Cohen’s role as policy maker is controversial. To call him a “critical voice” for food trucks, as Weiner did, is laughable to the faction of truck operators who see Cohen as nothing more than a landlord. “It’s a weird conflict of interest that Scott Weiner would ask Matt to help with public permit laws when Matt runs Off the Grid, a private company that we pay,” says one particularly critical truck owner. “If people could get public permits more easily, they wouldn’t have to be in Off the Grid. It’s like the mafia of food trucks.” On the other hand, Bacon Bacon owner Jim Angelus credits Cohen with working to bring food truck proprietors together. “[Cohen] said that he didn’t always feel comfortable taking the lead, but the general consensus was that we needed Matt [to represent us].”

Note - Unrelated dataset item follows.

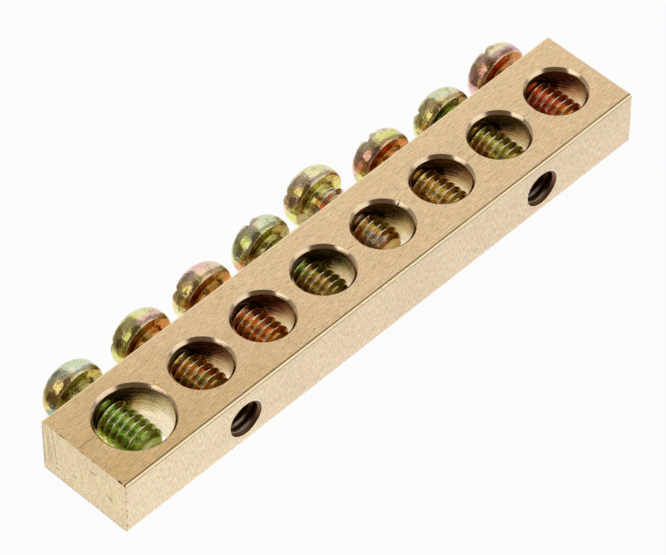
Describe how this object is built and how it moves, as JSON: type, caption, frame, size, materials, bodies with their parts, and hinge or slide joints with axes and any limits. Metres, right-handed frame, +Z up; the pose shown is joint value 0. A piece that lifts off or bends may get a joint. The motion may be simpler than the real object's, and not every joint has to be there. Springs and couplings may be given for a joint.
{
  "type": "earth terminal bar",
  "caption": "Rectangular brass bar with a row of cable holes, one larger than the rest, each crossed by a pan-head clamp screw from the rear, and tapped fixing holes in the front.",
  "frame": {"origin": "on the bar's underside, at half its width, midway between the two fixing holes", "axes": "+X along the bar away from its large cable hole, +Y towards the screw heads, +Z up, out of the face with the cable holes"},
  "size_m": [0.061, 0.0154, 0.006],
  "materials": {
    "brass": "drawn, bright, with sawn ends",
    "yellow_zinc_steel": "steel with yellow passivated zinc plating"
  },
  "bodies": {
    "bar": {"bar": "brass"},
    "clamp_screw_1": {"clamp_screw_1": "yellow_zinc_steel"},
    "clamp_screw_2": {"clamp_screw_2": "yellow_zinc_steel"},
    "clamp_screw_3": {"clamp_screw_3": "yellow_zinc_steel"},
    "clamp_screw_4": {"clamp_screw_4": "yellow_zinc_steel"},
    "clamp_screw_5": {"clamp_screw_5": "yellow_zinc_steel"},
    "clamp_screw_6": {"clamp_screw_6": "yellow_zinc_steel"},
    "clamp_screw_7": {"clamp_screw_7": "yellow_zinc_steel"},
    "clamp_screw_8": {"clamp_screw_8": "yellow_zinc_steel"}
  },
  "joints": [
    {"name": "clamp_screw_1_travel", "type": "slide", "parent": "bar", "child": "clamp_screw_1", "axis": [0, 1, 0], "range_m": [-0.0012, 0.00523]},
    {"name": "clamp_screw_2_travel", "type": "slide", "parent": "bar", "child": "clamp_screw_2", "axis": [0, 1, 0], "range_m": [-0.00075, 0.0046]},
    {"name": "clamp_screw_3_travel", "type": "slide", "parent": "bar", "child": "clamp_screw_3", "axis": [0, 1, 0], "range_m": [-0.0003, 0.0046]},
    {"name": "clamp_screw_4_travel", "type": "slide", "parent": "bar", "child": "clamp_screw_4", "axis": [0, 1, 0], "range_m": [-0.0005, 0.0044]},
    {"name": "clamp_screw_5_travel", "type": "slide", "parent": "bar", "child": "clamp_screw_5", "axis": [0, 1, 0], "range_m": [-0.0014, 0.0035]},
    {"name": "clamp_screw_6_travel", "type": "slide", "parent": "bar", "child": "clamp_screw_6", "axis": [0, 1, 0], "range_m": [-0.00015, 0.00475]},
    {"name": "clamp_screw_7_travel", "type": "slide", "parent": "bar", "child": "clamp_screw_7", "axis": [0, 1, 0], "range_m": [-0.00022, 0.00513]},
    {"name": "clamp_screw_8_travel", "type": "slide", "parent": "bar", "child": "clamp_screw_8", "axis": [0, 1, 0], "range_m": [-0.00005, 0.00485]}
  ]
}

Some truck owners take issue with what they see as OTG’s arbitrary and unfair practice of rotating at least one food truck out of each market every six months. Cohen says that the policy keeps things interesting for customers, but it also means that trucks can’t build customer loyalty in specific neighborhoods or depend on stable earnings from one month to the next. One owner complains that he was pulled from a location that was driving half of his catering referrals. “After we were pulled, all of that business dried up,” the owner says. “Meanwhile, some trucks are in many of the Off the Grid markets—and that’s Matt’s decision.” Cohen plays favorites, the owner asserts, with certain “power hitters,” a group of food trucks with permanent lines that includes Koja Kitchen, the Chairman, Senor Sisig, Hapa SF, and Bacon Bacon.
Angelus, who just happens to own one of the power hitters, sympathizes with Cohen. “He’s in a tough position because he started out as this guy who was a trailblazer, and he became, all of a sudden, this successful businessman representing us.” He cites all the infrastructure that Cohen provides: Besides the permit expediting, there’s the marketing, the music, the trash service, the folding chairs. “Matt has a demographer and a sophisticated staff determining if it’s better for me to park outside the Belmont Caltrain or the El Cerrito mall,” says Angelus. “All I have to do is park there and sell my cheeseburgers.”
Adam Zolot, the man behind the Red Sauce Meatballs truck, knows exactly how frustrating it can be to try to bypass Off the Grid and apply for a city permit on one’s own. “I sat down with an engineer for the Department of Public Works and asked her where public permits would be approved, and she said that she wasn’t at liberty to tell me,” he says. “Then she went into all of the fees, the schematic and radius map I’d need to submit, the notice I’d need to give, the hearings I’d have to go through, and I just threw up my hands.” Deciding he couldn't fight City Hall on his own, Zolot turned to Off the Grid—which meant submitting to a rite of passage familiar to every OTG proprietor: the Matt Cohen taste test.
The fateful day took place this fall in the parking lot at Fort Mason Center. When Zolot and his meatballs showed up, Cohen was nowhere to be seen. Zolot placed four compostable containers full of parmesan-dusted orbs on the metal shelf outside his truck’s window, as tenderly as if they'd been his children. Just as the steam began to subside, Cohen arrived and swooped in for a bite. “Mmm,” he grunted ambiguously, and then, along with other staff members, proceeded to ask Zolot questions about his Red Sauce Meatballs truck: “Where have you sold so far?” “What’s your average ticket price?” “How many covers do you do per shift?” A few days later, Zolot won the golden ticket: He was granted four gigs per month with Off the Grid.
“I can’t overstate what the [OTG] markets have given me,” he says now. “They’ve put me in front of people who would never have known the Red Sauce truck.” Zolot estimates that if he keeps operating costs in check, he can earn six figures a year with Off the Grid’s help. And while some truckers complain that Cohen’s 10 percent cut eats into their profit, Zolot doesn’t mind: “I see the 10 percent they take as a marketing budget.”
Back at OTG’s headquarters in the Fort Mason office complex, I ask Cohen if, as many food truckers tell me, it’s impossible to prosper as a food truck in San Francisco without Off the Grid. “I think it’s hard for a food truck to succeed,” he says. “I think it’s easier for it to succeed with us.”